▸ **WRITTEN EXERCISE**: Look through the material below for "frame". Copy every line that contains it.

▸ **SUPPLIED INFORMATION**:
──────
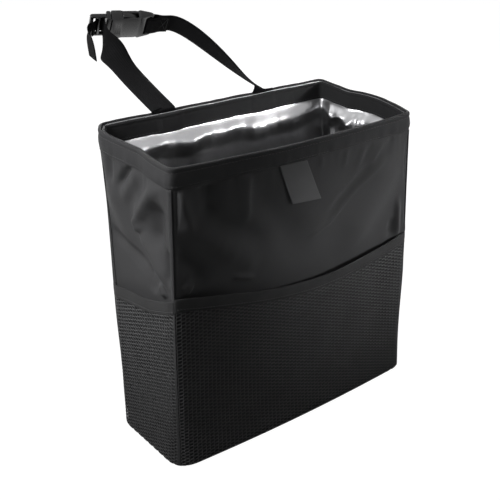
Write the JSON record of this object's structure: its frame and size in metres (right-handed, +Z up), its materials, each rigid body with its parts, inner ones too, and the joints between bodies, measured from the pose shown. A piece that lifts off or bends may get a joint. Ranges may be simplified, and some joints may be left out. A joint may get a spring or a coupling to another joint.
{
  "type": "car trash bin",
  "caption": "Soft box-shaped car trash bin with an open mouth, foil lining, net pockets and a headrest strap with a side-release buckle.",
  "frame": {"origin": "centre of the base on the floor", "axes": "+Z up, the front with the large pocket faces -Y, +X to the right seen from the front"},
  "size_m": [0.275, 0.2247, 0.3589],
  "materials": {
    "coated_cloth": "coated, slight sheen",
    "stiffener": "matte sheet",
    "foil": "metallised film",
    "net": "knitted",
    "tape": "ribbed",
    "patch": "smooth",
    "webbing": "woven",
    "buckle": "fine texture"
  },
  "bodies": {
    "bag": {"front_panel": "coated_cloth", "back_panel": "coated_cloth", "left_gusset": "coated_cloth", "right_gusset": "coated_cloth", "bottom_panel": "coated_cloth", "rim_hem": "coated_cloth", "rim_facing": "coated_cloth", "front_rim_strip": "stiffener", "back_rim_strip": "stiffener", "front_board": "stiffener", "back_board": "stiffener", "base_board": "stiffener", "foil_lining": "foil", "front_pocket_net": "net", "left_pocket_net": "net", "right_pocket_net": "net", "front_pocket_binding": "tape", "left_pocket_binding": "tape", "right_pocket_binding": "tape", "front_left_seam": "tape", "front_right_seam": "tape", "back_left_seam": "tape", "back_right_seam": "tape", "front_patch": "patch", "adjustable_strap": "webbing", "fixed_strap": "webbing", "buckle_socket": "buckle"},
    "plug": {"buckle_plug": "buckle"}
  },
  "joints": [
    {"name": "buckle_release", "type": "slide", "parent": "bag", "child": "plug", "axis": [-0.9327, 0.358, 0.0436], "range_m": [0, 0.028], "deforming": ["buckle_plug", "adjustable_strap"]}
  ]
}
──────
▸ **WRITTEN ANSWER**:
Write the JSON record of this object's structure: its frame and size in metres (right-handed, +Z up), its materials, each rigid body with its parts, inner ones too, and the joints between bodies, measured from the pose shown. A piece that lifts off or bends may get a joint. Ranges may be simplified, and some joints may be left out. A joint may get a spring or a coupling to another joint.
  "frame": {"origin": "centre of the base on the floor", "axes": "+Z up, the front with the large pocket faces -Y, +X to the right seen from the front"},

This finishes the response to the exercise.